> **JOB**
Every line in the listing is to be echoed verbatim.

> **DATA SECTION**
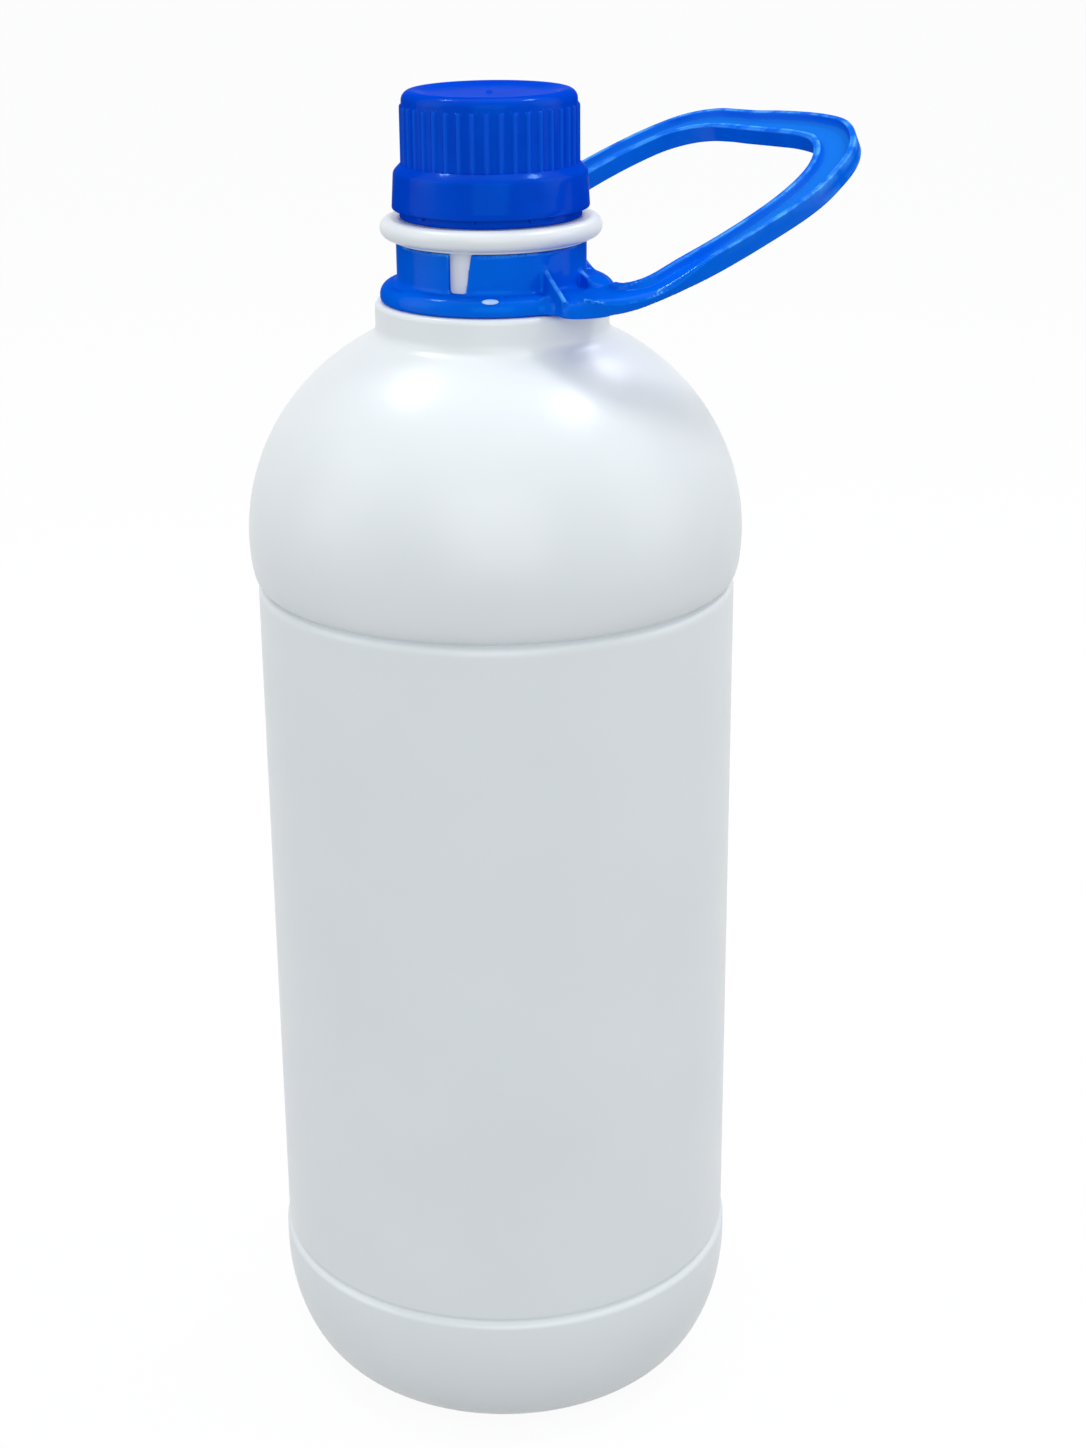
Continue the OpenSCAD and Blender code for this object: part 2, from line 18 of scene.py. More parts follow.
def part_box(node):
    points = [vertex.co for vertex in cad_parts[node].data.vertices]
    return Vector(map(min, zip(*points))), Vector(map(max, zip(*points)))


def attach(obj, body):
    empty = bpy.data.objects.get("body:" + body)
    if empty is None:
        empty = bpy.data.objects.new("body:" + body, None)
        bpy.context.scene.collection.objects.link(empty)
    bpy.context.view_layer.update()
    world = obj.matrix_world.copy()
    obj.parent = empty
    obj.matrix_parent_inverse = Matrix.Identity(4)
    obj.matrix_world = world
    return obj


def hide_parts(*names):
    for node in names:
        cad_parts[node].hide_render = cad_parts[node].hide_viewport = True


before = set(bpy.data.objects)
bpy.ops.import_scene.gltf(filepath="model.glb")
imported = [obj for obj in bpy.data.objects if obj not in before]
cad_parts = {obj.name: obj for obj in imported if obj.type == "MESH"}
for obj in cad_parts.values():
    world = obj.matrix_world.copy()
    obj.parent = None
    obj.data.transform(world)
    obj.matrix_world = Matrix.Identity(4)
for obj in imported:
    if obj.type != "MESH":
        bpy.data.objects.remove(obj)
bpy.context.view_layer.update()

> **REPLY TO THE EXERCISE**
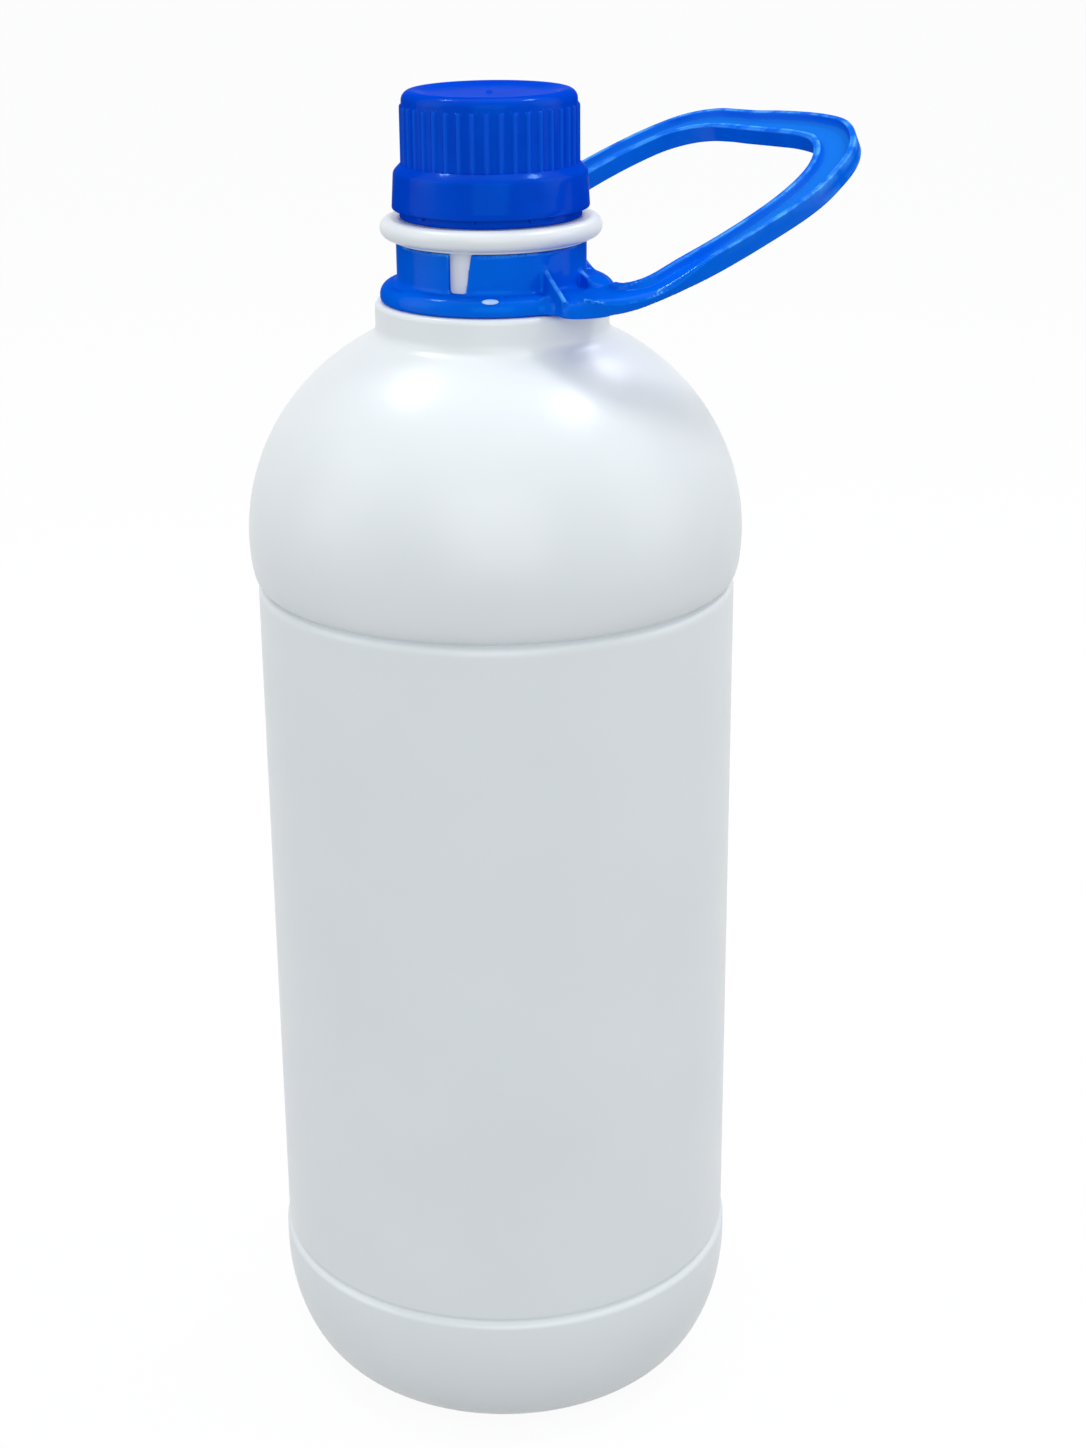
Continue the OpenSCAD and Blender code for this object: part 2, from line 18 of scene.py. More parts follow.
def part_box(node):
    points = [vertex.co for vertex in cad_parts[node].data.vertices]
    return Vector(map(min, zip(*points))), Vector(map(max, zip(*points)))


def attach(obj, body):
    empty = bpy.data.objects.get("body:" + body)
    if empty is None:
        empty = bpy.data.objects.new("body:" + body, None)
        bpy.context.scene.collection.objects.link(empty)
    bpy.context.view_layer.update()
    world = obj.matrix_world.copy()
    obj.parent = empty
    obj.matrix_parent_inverse = Matrix.Identity(4)
    obj.matrix_world = world
    return obj


def hide_parts(*names):
    for node in names:
        cad_parts[node].hide_render = cad_parts[node].hide_viewport = True


before = set(bpy.data.objects)
bpy.ops.import_scene.gltf(filepath="model.glb")
imported = [obj for obj in bpy.data.objects if obj not in before]
cad_parts = {obj.name: obj for obj in imported if obj.type == "MESH"}
for obj in cad_parts.values():
    world = obj.matrix_world.copy()
    obj.parent = None
    obj.data.transform(world)
    obj.matrix_world = Matrix.Identity(4)
for obj in imported:
    if obj.type != "MESH":
        bpy.data.objects.remove(obj)
bpy.context.view_layer.update()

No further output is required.